L’autre facteur de surprise est l’évident fossé qui existe entre la France et les Etats-Unis dans la relation à l’argent. Chez nous, l’argent est signe de pêché et de malheur. Outre Atlantique, de réussite et de prospérité.

Jésus affirmait, selon St Luc : « Malheur aux riches ! ». Pour Calvin, la réussite matérielle pouvait être interprétée comme un signe d’élection divine. Jean-Jacques Rousseau faisait de la propriété l’origine des inégalités et du malheur des hommes, l’industriel américain Carnegie de l’obligation de dépenser son argent de son vivant, un principe de vie. « Mon seul adversaire n’a jamais cessé d’être l’argent », déclarait le général de Gaulle en 1952, pour une fois suivi par François Mitterrand qui s’attaquait à « l’argent qui corrompt, l’argent qui achète, l’argent qui écrase », ou par François Hollande qui en 2006 lançait son fameux « J’aime pas les riches ». Aux Etats-Unis, il est inconcevable pour un président de ne pas faire la promotion de la réussite économique individuelle.

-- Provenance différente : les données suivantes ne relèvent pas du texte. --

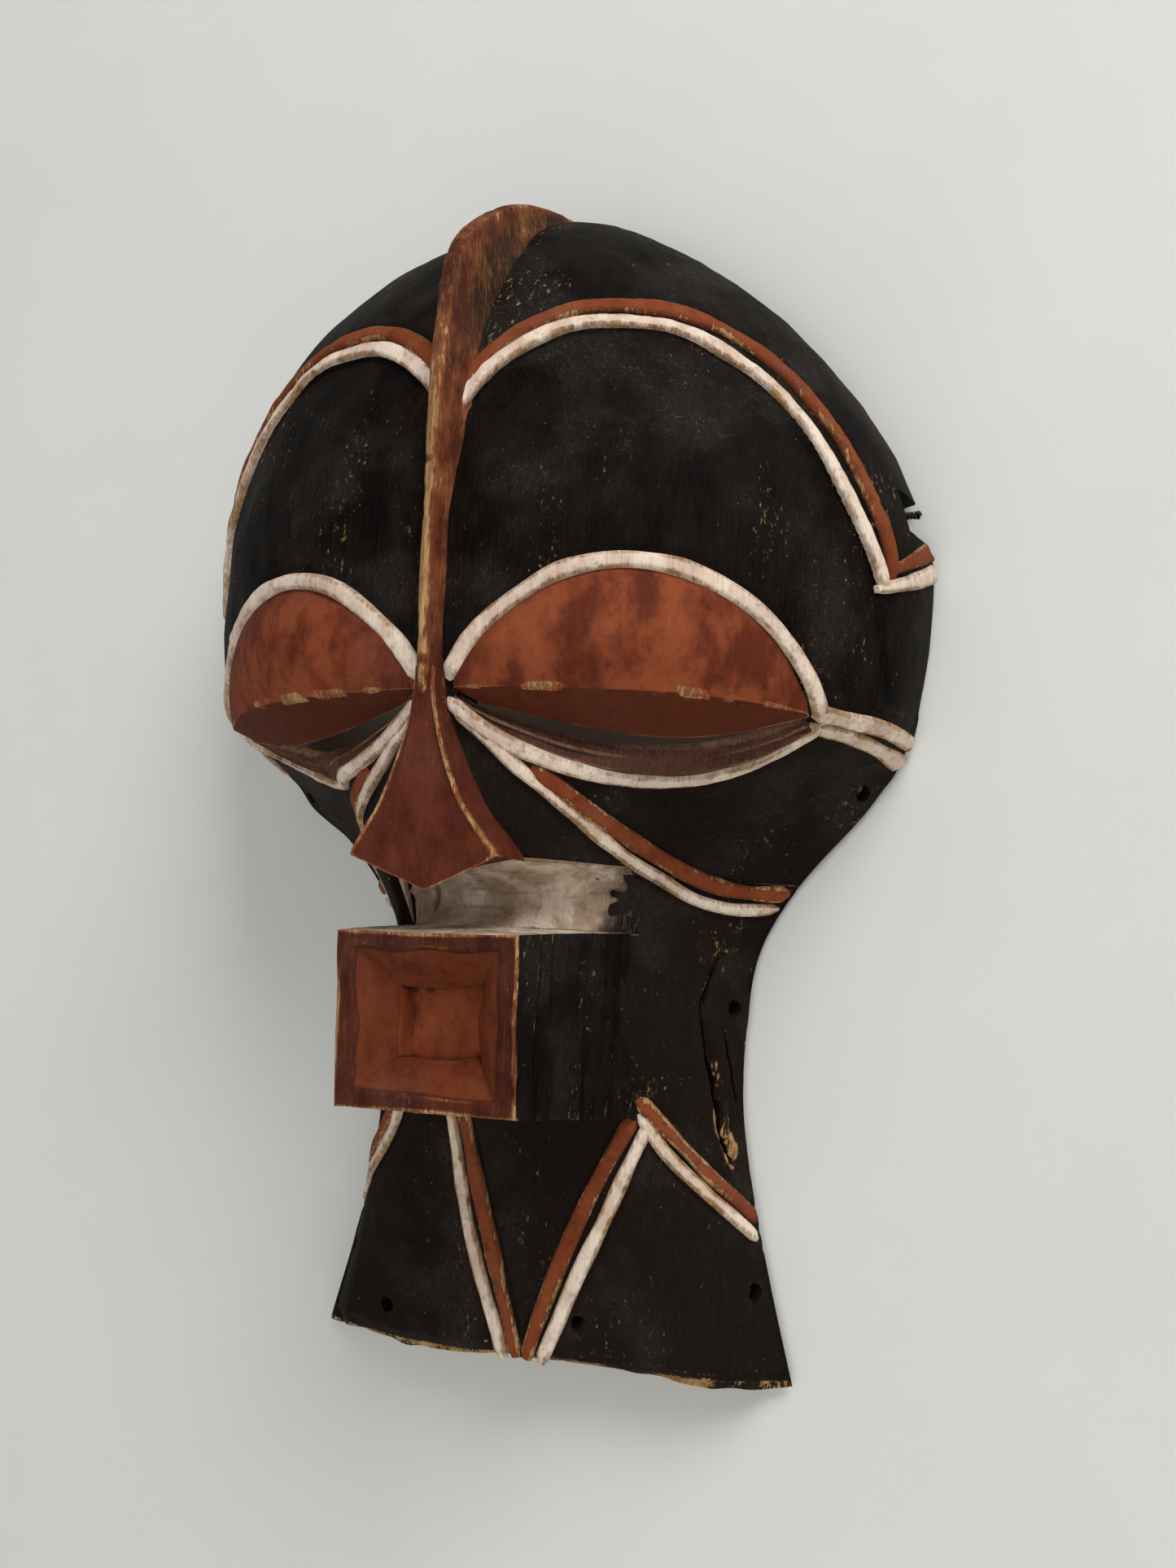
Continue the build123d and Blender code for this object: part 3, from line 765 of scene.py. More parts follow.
def use_group(nodes, tree, inputs):
    return nodes.add("ShaderNodeGroup", inputs, node_tree=tree).outputs


def deliver(nodes, result, values):
    for key, value in values.items():
        nodes.tree.links.new(value, result.inputs[key])


wood_grain, nodes, given, result = shader_group(
    "wood_grain", {"Position": None}, ("Fibre", "Rings", "Colour"),
)
fibre = nodes.noise(given["Position"], (1300, 1300, 50), detail=4.0, roughness=0.65)
rings = nodes.noise(given["Position"], (150, 150, 8), detail=3.0, distortion=0.8)
tone = nodes.math("MULTIPLY_ADD", fibre, 0.55, nodes.math("MULTIPLY", rings, 0.45))
bare = nodes.mix(nodes.ramp(tone, 0.36, 0.64), (0.15, 0.068, 0.024), (0.50, 0.29, 0.125))
deliver(nodes, result, {"Fibre": fibre, "Rings": rings, "Colour": bare})

# Where paint has been rubbed through: most on edges, and in ragged patches that follow the grain.
paint_wear, nodes, given, result = shader_group(
    "paint_wear", {"Position": None, "Edge": 0.0, "Fibre": 0.5, "Amount": 0.2, "Chips": 0.0},
    ("Bare", "Rubbed", "Patches"),
)
patches = nodes.noise(given["Position"], (70, 70, 42), detail=6.0, roughness=0.6)
specks = nodes.noise(given["Position"], (900, 900, 240), detail=3.0)
sharp = nodes.ramp(given["Edge"], 0.02, 0.16)
wear = nodes.math("MULTIPLY_ADD", patches, 0.62, nodes.math("MULTIPLY", specks, 0.3))
wear = nodes.math("MULTIPLY_ADD", given["Fibre"], 0.22, wear)
wear = nodes.math("MULTIPLY_ADD", sharp, 0.26, wear)
limit = nodes.math("MULTIPLY_ADD", given["Amount"], -0.5, 0.92)
bare = nodes.ramp(nodes.math("SUBTRACT", wear, limit), -0.01, 0.035)
flaked = nodes.ramp(nodes.noise(given["Position"], (30, 30, 19), detail=3.0), 0.5, 0.72)
chips = nodes.noise(given["Position"], (520, 520, 260), detail=5.0, roughness=0.75)
chips = nodes.ramp(nodes.math("MULTIPLY_ADD", flaked, 0.09, chips), 0.66, 0.70)
chips = nodes.math("MULTIPLY", chips, given["Chips"])
bare = nodes.math("MAXIMUM", bare, chips)
rubbed = nodes.ramp(nodes.math("SUBTRACT", wear, limit), -0.17, 0.02)
deliver(nodes, result, {"Bare": bare, "Rubbed": rubbed, "Patches": patches})

# Fine pale scratches in several directions, dust on open faces and dirt in creases.
handling, nodes, given, result = shader_group(
    "handling_marks", {"Position": None, "Edge": 0.0}, ("Scratches", "Dust", "Dirt"),
)
lines = []
for turn in ((0.1, 0.5, 0.2), (0.2, -0.8, 0.1), (-0.1, 1.35, 0.6)):
    drawn = {"Vector": given["Position"], "Rotation": turn, "Scale": (0.00055, 0.00055, 0.018)}
    drawn = nodes.add("ShaderNodeMapping", drawn, vector_type="TEXTURE").outputs[0]
    lines.append(nodes.ramp(nodes.noise(drawn, 1.0, detail=2.0), 0.64, 0.72))
scratches = nodes.math("MAXIMUM", nodes.math("MAXIMUM", lines[0], lines[1]), lines[2])
where = nodes.ramp(nodes.noise(given["Position"], 26.0, detail=4.0), 0.46, 0.66)
dust = nodes.math("MULTIPLY", where, nodes.noise(given["Position"], (500, 500, 160), detail=5.0))
crease = nodes.ramp(given["Edge"], -0.02, -0.14)
grime = nodes.ramp(nodes.noise(given["Position"], 210.0, detail=6.0, roughness=0.7), 0.5, 0.7)
dirt = nodes.math("MAXIMUM", crease, nodes.math("MULTIPLY", grime, 0.55))
deliver(nodes, result, {"Scratches": nodes.math("MULTIPLY", scratches, where), "Dust": dust, "Dirt": dirt})


PALE_DUST, SCRATCHED_WOOD = (0.30, 0.27, 0.24), (0.36, 0.30, 0.24)
BROWN_DIRT, BLACK_DIRT = (0.012, 0.009, 0.007), (0.004, 0.003, 0.003)


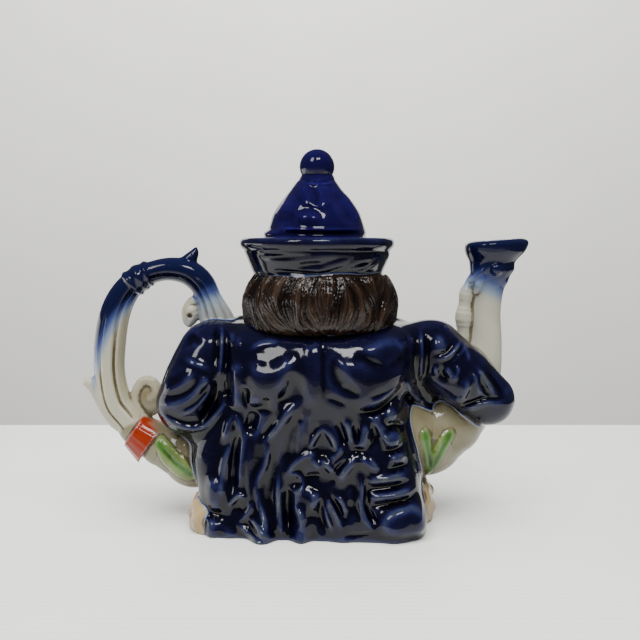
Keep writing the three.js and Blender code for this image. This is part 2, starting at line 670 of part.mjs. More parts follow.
// A solid of revolution about the hat's axis, from [radius, height] points up its profile.
function turned(points) {
  const outline = points.map(([r, z]) => new THREE.Vector2(r, z));
  return solid(new THREE.LatheGeometry(outline, ROUND_SIDES).rotateX(Math.PI / 2));
}

// Heights of the hat, from the figure's own.
const HAT_BASE = FIGURE_HEIGHT - BRIM_HEIGHT;
const SEAT = FIGURE_HEIGHT - WELL_DEPTH;
const SINK = 8; // how far the hat reaches down into the hair
const ROUND_SIDES = 32;

// The turned-up brim, with a rolled rim and the well that the lid stands in.
const ROLL_ANGLES = [-30, 10, 50, 90, 140, 190];
function hatSolid() {
  const rollAt = BRIM_RADIUS - RIM_ROLL;
  const rollTop = FIGURE_HEIGHT - RIM_ROLL;
  const flareTop = FIGURE_HEIGHT - 2 * RIM_ROLL;
  const points = [[0, HAT_BASE - SINK], [HAT_BASE_RADIUS - 3, HAT_BASE - SINK]];
  points.push([HAT_BASE_RADIUS - 0.4, HAT_BASE - 0.6]);
  for (const share of [0.06, 0.5, 1]) {
    points.push([mix(HAT_BASE_RADIUS, rollAt + RIM_ROLL / 2, share), mix(HAT_BASE, flareTop, share)]);
  }
  for (const angle of ROLL_ANGLES.map(THREE.MathUtils.degToRad)) {
    points.push([rollAt + RIM_ROLL * Math.cos(angle), rollTop + RIM_ROLL * Math.sin(angle)]);
  }
  points.push([rollAt - RIM_ROLL + 0.2, SEAT + 0.8], [rollAt - RIM_ROLL - 0.6, SEAT]);
  return turned([...points, [0, SEAT]]);
}

// The mouth under the lid and the hollow of the head below it.
const HEAD_HOLLOW_DEPTH = 15 * SCALE; // below the brim
function mouthSpace() {
  const hollow = HAT_BASE_RADIUS - WALL;
  const low = HAT_BASE - HEAD_HOLLOW_DEPTH;
  const shelf = SEAT - WALL;
  const points = [[0, low], [hollow - 4, low], [hollow, low + 5], [hollow, shelf - 3], [hollow - 2, shelf]];
  return turned([...points, [OPENING_RADIUS, shelf], [OPENING_RADIUS, FIGURE_HEIGHT], [0, FIGURE_HEIGHT]]);
}

// Centre line of the handle from its foot on the belly, over the top, down to the shoulder.
const HANDLE = [
  [-96.5, 46.5, 8.5], [-103.2, 54, 8.8], [-108.7, 62, 8.8], [-111.4, 77.5, 8.2], [-110.6, 95, 8.3],
  [-107.4, 110.5, 7.9], [-101.6, 121.5, 7.1], [-93.7, 128.6, 6.2], [-86, 131.8, 5.9], [-77.7, 133, 6.2],
  [-68.5, 131.3, 6.8], [-61.5, 125.6, 6.8], [-57.4, 117, 6.6], [-54.2, 108, 8.8], [-52, 99, 11],
];
const HANDLE_BAND = 0.5; // place of the ringed band, as a share of the path
const BAND_REACH = 0.042;
const HANDLE_GROOVE = 0.5; // place of the groove, as the share of the half width towards the hand
const scaled = (path) => path.map((p) => p.map((v) => v * SCALE));

function handleSection(angle, half, t) {
  const groove = Math.abs(Math.cos(angle) - HANDLE_GROOVE) < 0.15 ? 0.84 : 1;
  const from = Math.abs(t - HANDLE_BAND) / BAND_REACH;
  const swell = from < 1 ? 1.16 + 0.06 * Math.cos(from * 2 * Math.PI) : 1;
  const cut = from < 1 ? 1 : groove;
  return [half * swell * cut * Math.cos(angle), (HANDLE_DEPTH / 2) * swell * cut * Math.sin(angle)];
}

// Scrolls and leaf tips on the handle, each a path of [x, z, half width].
const LEAF_TIP = [[-73, 132.5, 4.6], [-68.4, 137, 4], [-65.4, 141, 2.5], [-64.2, 144, 0.8]];
const SPUR = [
  [-104, 48, 4], [-108.5, 52, 4.8], [-114, 60.5, 5],
  [-118, 69, 4.8], [-122, 71.8, 3.7], [-125.4, 71.9, 1.2],
];
const UPPER_SCROLL = [
  [-62, 117.5, 3], [-66.8, 115.2, 2.8], [-70, 110, 2.7],
  [-68.5, 104, 2.6], [-65.6, 109, 4], [-66.8, 111, 4.7],
];
const LOWER_SCROLL = [
  [-94.5, 54, 2.8], [-98.6, 63.5, 2.8], [-97.6, 72, 2.8],
  [-91.6, 74.2, 2.7], [-86.9, 70.8, 2.9], [-89.4, 64.7, 3.7],
];
const TRIMS = [LEAF_TIP, SPUR, UPPER_SCROLL, LOWER_SCROLL];

// Lines across the spout, out of the belly and up to its lip: [x, z] on the hat's side, then on the far side.
const SPOUT = [
  [55.6, 62.4, 80.4, 37.6], [66.7, 70.4, 92.3, 52.6], [75.4, 80.7, 98.2, 73.3], [81.1, 94.9, 98.9, 93.1],
  [82.1, 110, 98, 110], [82.4, 124, 99.8, 123.4], [81.4, 132.5, 103.6, 131.5], [80.9, 137, 105.4, 137],
  [78.9, 141.4, 110.2, 142.2], [78.5, 145, 112.2, 146.8], [79.5, 147.2, 110.8, 149.4],
];
const FLARE_FROM = 0.55; // where the mouth starts to open, as a share of the spout
const BORE_FROM = 0.12;

// The mouth narrows towards the pouring lip, which points away from the body.
function spoutSection(angle, half, t) {
  const flare = rise(FLARE_FROM, 1, t);
  const depth = SPOUT_DEPTH_RATIO * (1 - flare * (0.12 + 0.22 * Math.cos(angle)));
  return [half * Math.cos(angle), half * depth * Math.sin(angle)];
}

// The leafy strip up the spout's inner side, a path of [x, z, half width] whose edge swells in lobes.
const STRIP = [
  [79, 93, 3], [78.6, 101, 4.4], [78.8, 110, 4.4],
  [79.8, 118, 4.1], [81, 124.5, 3], [82.4, 129, 1.4],
];
const STRIP_LOBES = 4;
function stripSection(angle, half, t) {
  const wide = half * (1 + 0.22 * Math.cos(2 * Math.PI * STRIP_LOBES * t));
  return [wide * Math.cos(angle), 0.9 * wide * Math.sin(angle)];
}

// The bore runs one wall inside the spout and on past its lip.
function spoutBore() {
  const lines = scaled(SPOUT);
  const [x0, z0, x1, z1] = lines.at(-1);
  const section = (angle, half, t) => spoutSection(angle, half - SPOUT_WALL, t);
  const rings = ringsAcross([...lines, [x0, z0 + WALL, x1, z1 + WALL]], SPOUT_PLANE, 16, 10, section);
  return solid(loft(rings.slice(Math.round(BORE_FROM * 16))));
}

// The box that the free form is sampled in.
const FORM_LOW = [-112, -62, -8];
const FORM_HIGH = [112, 76, 141];

function potSolid() {
  const form = simplified(surfaceOf(figure, FORM_LOW, FORM_HIGH, FORM_CELL), FORM_FACES);
  const inner = simplified(surfaceOf(cavity, FORM_LOW, FORM_HIGH, CAVITY_CELL), CAVITY_FACES);
  for (const part of [form, inner]) part.positions = part.positions.map((p) => p.map((v) => v * SCALE));
  let pot = solid(geometryOf(form)).add(hatSolid());
  pot = pot.add(solid(loft(ringsAlong(scaled(HANDLE), HANDLE_PLANE, 28, 12, handleSection))));
  for (const path of TRIMS) {
    pot = pot.add(solid(loft(ringsAlong(scaled(path), HANDLE_PLANE, 9, 6, roundSection))));
  }
  pot = pot.add(solid(loft(ringsAcross(scaled(SPOUT), SPOUT_PLANE, 18, 14, spoutSection))));
  pot = pot.add(solid(loft(ringsAlong(scaled(STRIP), SPOUT_PLANE, 12, 8, stripSection))));
  pot = pot.subtract(solid(geometryOf(inner))).subtract(mouthSpace()).subtract(spoutBore());
  const under = new THREE.BoxGeometry(400, 400, 40).translate(0, 0, -20);
  return pot.subtract(solid(under));
}

// The crown of the hat, hollow, with a locating ring that drops into the mouth.
const CROWN = [
  [0, 0.99], [0.07, 0.985], [0.19, 0.94], [0.34, 0.89], [0.49, 0.825],
  [0.62, 0.745], [0.74, 0.645], [0.85, 0.52], [0.95, 0.37], [1, 0.3],
];
const KNOB_ANGLES = [-52, -26, 0, 26, 52, 78];
function lidSolid() {
  const foot = OPENING_RADIUS + LID_OVERLAP;
  const base = SEAT + SEAT_GAP;
  const ring = OPENING_RADIUS - FLANGE_CLEARANCE;
  const hollow = ring - FLANGE_WALL;
  const knob = base + CROWN_HEIGHT + KNOB_RADIUS - KNOB_SINK;
  const inside = CROWN.filter(([share]) => share > 0.3 && share < 0.9).map(([share, width]) => [
    Math.min(hollow, width * foot - LID_WALL * 1.15),
    base + share * CROWN_HEIGHT - LID_WALL * 0.4,
  ]);
  const points = [[0, base + CROWN_HEIGHT - LID_WALL], ...inside.reverse()];
  points.push([hollow, base], [hollow, base - FLANGE_DEPTH], [ring, base - FLANGE_DEPTH], [ring, base]);
  for (const [share, width] of CROWN) points.push([width * foot, base + share * CROWN_HEIGHT]);
  for (const angle of KNOB_ANGLES.map(THREE.MathUtils.degToRad)) {
    points.push([KNOB_RADIUS * Math.cos(angle), knob + KNOB_RADIUS * Math.sin(angle)]);
  }
  return turned([...points, [0, knob + KNOB_RADIUS]]);
}

function meshOf(name, shape, color) {
  const { vertProperties, triVerts } = shape.getMesh();
  const geometry = new THREE.BufferGeometry();
  geometry.setAttribute("position", new THREE.BufferAttribute(vertProperties, 3));
  geometry.setIndex(new THREE.BufferAttribute(triVerts, 1));
  const mesh = new THREE.Mesh(geometry, new THREE.MeshStandardMaterial({ color, roughness: 0.12, metalness: 0 }));
  mesh.name = name;
  return mesh;
}

const teapot = new THREE.Group();
teapot.add(meshOf("teapot_body", potSolid(), COAT_BLUE), meshOf("hat_lid", lidSolid(), CROWN_BLUE));
export default teapot;
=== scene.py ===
import math

import bpy
import numpy as np
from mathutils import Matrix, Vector


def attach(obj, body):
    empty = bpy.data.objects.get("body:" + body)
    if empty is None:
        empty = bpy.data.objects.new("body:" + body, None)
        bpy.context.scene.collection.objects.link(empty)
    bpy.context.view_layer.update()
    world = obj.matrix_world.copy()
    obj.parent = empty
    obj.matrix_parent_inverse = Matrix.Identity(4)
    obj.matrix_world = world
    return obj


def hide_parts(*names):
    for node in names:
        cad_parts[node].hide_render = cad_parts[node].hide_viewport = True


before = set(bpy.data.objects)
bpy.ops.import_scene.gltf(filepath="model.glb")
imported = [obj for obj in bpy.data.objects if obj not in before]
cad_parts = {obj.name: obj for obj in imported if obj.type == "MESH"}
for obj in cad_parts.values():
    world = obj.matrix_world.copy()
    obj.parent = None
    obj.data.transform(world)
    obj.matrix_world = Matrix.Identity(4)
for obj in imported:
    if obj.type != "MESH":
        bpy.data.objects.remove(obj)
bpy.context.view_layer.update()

CELL = 0.8  # grid that the pot's form is sampled on
FACES_KEPT = 560000  # triangles of the pot
NORMAL_STEP = 0.3  # reach of the differences that give a slope
SHEET_STEP = 0.3  # grid of the relief drawn on sheets
FAR = 1e9  # further than anything
POINTS_AT_ONCE = 150000  # painted in one go
F = np.float32


def mix(a, b, t):
    """a at t = 0 and b at t = 1."""
    return a + (b - a) * t


def rise(low, high, v):
    """0 at low and 1 at high, smooth between them."""
    t = np.clip((v - low) / (high - low), 0, 1)
    return t * t * (3 - 2 * t)


def along(points, t):
    """Places at t, from 0 to 1, on a smooth curve through the points."""
    p = np.asarray(points, float)
    t = np.asarray(t, float)
    last = len(p) - 1
    place = np.clip(t, 0, 1) * last
    i = np.minimum(place.astype(int), last - 1)
    f = (place - i)[..., None]
    p1, p2 = p[i], p[i + 1]
    p0 = np.where((i > 0)[..., None], p[np.maximum(i - 1, 0)], 2 * p1 - p2)
    p3 = np.where((i < last - 1)[..., None], p[np.minimum(i + 2, last)], 2 * p2 - p1)
    lead, tail = (p2 - p0) / 2, (p3 - p1) / 2
    bend, twist = 3 * (p2 - p1) - 2 * lead - tail, 2 * (p1 - p2) + lead + tail
    return p1 + f * (lead + f * (bend + f * twist))


def profile(stations):
    """A smooth height profile through [height, value] stations."""
    heights = np.array([s[0] for s in stations], float)
    values = [[s[1]] for s in stations]
    last = len(stations) - 1
    z = np.arange(heights[0], heights[-1] + 0.25, 0.5)
    i = np.clip(np.searchsorted(heights, z) - 1, 0, last - 1)
    share = (i + (z - heights[i]) / (heights[i + 1] - heights[i])) / last
    table = along(values, share)[:, 0]
    return lambda v: np.interp(v, z, table).astype(F)


def join(a, b, blend):
    """Two forms as one, with a soft valley between them."""
    h = np.maximum(blend - np.abs(a - b), 0) / blend
    return np.minimum(a, b) - h * h * (blend / 4)


def common(a, b, blend):
    """What two forms share, with a soft edge."""
    return -join(-a, -b, blend)


def ball(x, y, z, shape):
    """About the distance to an ellipsoid, given by its centre and its three radii."""
    cx, cy, cz, rx, ry, rz = shape
    dx, dy, dz = (x - cx) / rx, (y - cy) / ry, (z - cz) / rz
    k0 = np.sqrt(dx * dx + dy * dy + dz * dz)
    k1 = np.sqrt((dx / rx) ** 2 + (dy / ry) ** 2 + (dz / rz) ** 2) + 1e-6
    return k0 * (k0 - 1) / k1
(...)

Aujourd’hui, la soudaine publication du patrimoine privé des membres du gouvernement laisse un goût un peu amer et d’inachevé. Mal préparée à ce genre de révélations, l’opinion publique française est tentée d’accuser de malhonnêteté ceux qui possèdent beaucoup et de mensonge ceux qui déclarent peu.

« Le temps, c’est de l’argent » expliquait l’un des pères de l’Amérique, Benjamin Franklin. En ces temps de crise, il eut pourtant été pertinent pour François Hollande d’en prendre un peu plus.